6. Rekomendasi Praktis untuk Percepatan Hilirisasi Berkelanjutan

Untuk memastikan manfaat luas tanpa merusak lingkungan, langkah-langkah kunci:

  • Jaminan pasokan energi terjangkau: Skema pasokan listrik jangka panjang (PLTA, gas, kombinasi terbarukan + backup) untuk smelter dan pabrik alumina.
  • Insentif & skema pembiayaan: Kemudahan perizinan, insentif fiskal, dan jaminan pasar (off-take agreements) untuk mengurangi risiko investor.
  • Pengembangan teknologi & SDM: Investasi riset untuk proses Bayer yang lebih efisien, pengolahan tailing, dan transfer teknologi.
  • Kepatuhan lingkungan & partisipasi masyarakat: AMDAL yang ketat, program reklamasi, dan mekanisme pembagian manfaat bagi masyarakat lokal.
  • Strategi pasar & kerja sama regional: Jalin kontrak off-take di Asia dan kembangkan produk hilir (rolling, billet, produk jadi) untuk nilai tambah maksimal.

7. Kesimpulan

Bauksit memberi Indonesia “bahan bakar” untuk membangun industri aluminium domestik bernilai tambah. Harga alumina dan aluminium saat ini menunjukkan kesempatan — tetapi keberhasilan hilirisasi bergantung pada energi murah, investasi besar, teknologi tepat, dan tata kelola lingkungan yang baik. Dengan perencanaan matang dan kolaborasi publik–swasta, hilirisasi bisa menjadi pengungkit ekonomi: menciptakan lapangan kerja, memperkuat industri manufaktur, dan mengurangi ketergantungan impor produk aluminium.

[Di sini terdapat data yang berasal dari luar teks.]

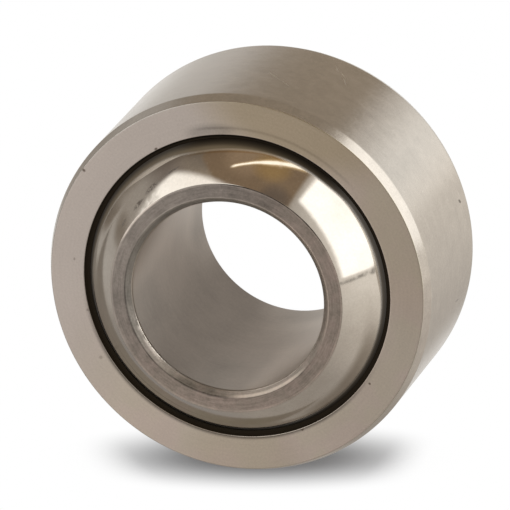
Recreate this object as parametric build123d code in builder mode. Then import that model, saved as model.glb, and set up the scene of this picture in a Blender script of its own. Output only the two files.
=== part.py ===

8. Sumber & Referensi Utama

  • U.S. Geological Survey — The Mineral Industry of Indonesia in 2023 (estimasi produksi bauksit 2023 ~30 Mt).
  • U.S. Geological Survey — Bauxite and Alumina (Mineral Commodity Summaries 2025) — estimasi produksi alumina & ringkasan global.
  • Laporan harga alumina (FOB Western Australia) dan analisis pasar (Juni–Juli 2025): sumber pasar industri (FOB WA ~US$348–366/mt).
  • LME / pasar logam — harga aluminium primer (September 2025, sekitar US$2.6k–2.7k/ton).
  • Laporan proyek & berita industri: inisiatif SGAR MIND ID dan berbagai proyek alumina/smelter di Kalimantan (2024–2025).